We all love our roommates. Well… most of us do. But whether you get along with your roommates or not, it’s important to have good communication skills with them. After all, you’re living with them! Honest communication with your roommate(s) is necessary for peace in your home away from home.
We all do things that bother other people. However, the irritating behaviors of our roommates seems more amplified because we’re living with them. Due to the close quarters, it’s important to be honest with your roommate if they’re doing something that makes you uncomfortable.
Whether it’s leaving a mess all over the apartment, blaring music at 2:00 AM, or allowing their partner to live in your one-bedroom dorm, you need to feel confident in talking with your roommate about things they do that make you uncomfortable. Let’s go through some steps to make this easier.
- The Why
Honest communication is critical to maintaining peace in our relationships. A study by the Journal of Experimental Psychology found that being honest with other people helps us experience more joy and peace in our relationships with them.
Unfortunately, the same study found that people often avoid telling the truth because we miscalculate the aftermath of honest conversations. We tend to think that being honest with someone will result in an awkward situation, or that the other person will be mad. However, this is rarely the reality.
More often than not, telling the truth will result in an outcome far more enjoyable than before because both people are of the problem at hand. So, if you talk with your roommate about what’s been bothering you, know that telling them will likely result in a better living situation than saying nothing.
That said, the way that you communicate your thoughts with them matters. Good communication isn’t being passive aggressive, yelling, gossiping, or even texting. Good communication is face-to-face, confident yet gracious, with the goal of making your home more enjoyable.
You don’t want to get stuck in an uncomfortable situation simply because you’re too afraid to have a conversation. While being honest can be awkward at times, the temporary discomfort of the conversation is far less than the discomfort of staying in the unpleasant situation.
- THE how
All of us come to college with different tastes and things that we are comfortable with. We can’t expect our roommates to have our same inclinations, but we can have reasonable conversations with them in hopes of reaching an understanding when they do something we don’t agree with.

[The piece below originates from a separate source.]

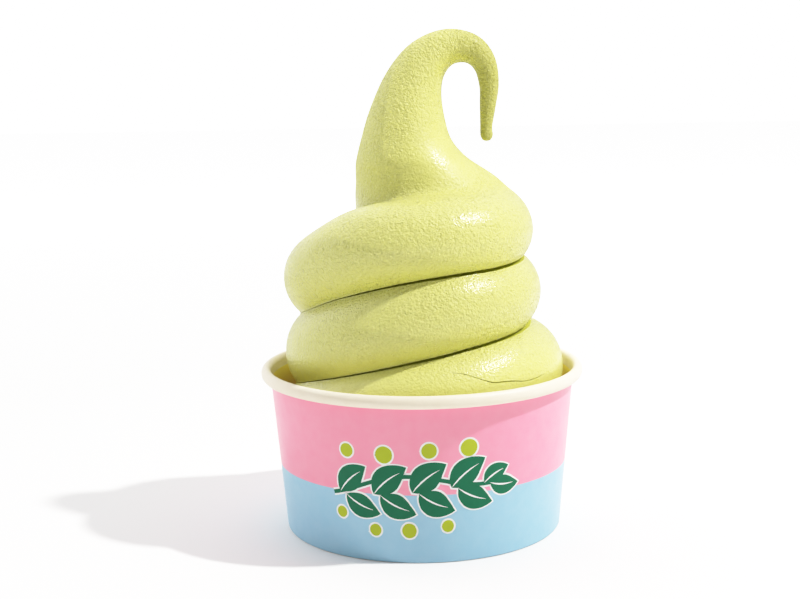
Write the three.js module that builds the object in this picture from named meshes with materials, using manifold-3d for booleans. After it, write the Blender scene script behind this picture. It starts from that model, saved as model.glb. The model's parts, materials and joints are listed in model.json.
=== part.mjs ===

A good way to start the conversation with your roommate about what’s bothering you is to ask them if you’ve been doing something that’s bothering them. Just as your roommate was likely unaware that they were causing a problem, you may be doing something that makes them uncomfortable. Ask them if this is the case. This way, whenever you tell them what’s been bothering you, they’ll know that you aren’t just being petty, that you care about their happiness, and that having a positive living environment is important to you.
You can be honest without being mean. Some people are afraid that if they ask their roommate to change their behavior, it will end the friendship. That’s not the case! If handled well, the two of you can work out an agreement. Maybe they’ll be willing to turn off the loud music after midnight, or maybe their partner can spend the night only on the weekends instead of every night.
Because college can be stressful, it’s important that you have a place where you can rest at the end of the day. If something that your roommate does is preventing that, then consider having a conversation with them about it. An improved relationship with your roommate and more rest at your home is worth the momentary awkwardness of having a conversation. Talking honestly about your feelings, inquiring about your roommate’s feelings as well, and being proactive about having good communication with your roommate will make college more fun and less stressful.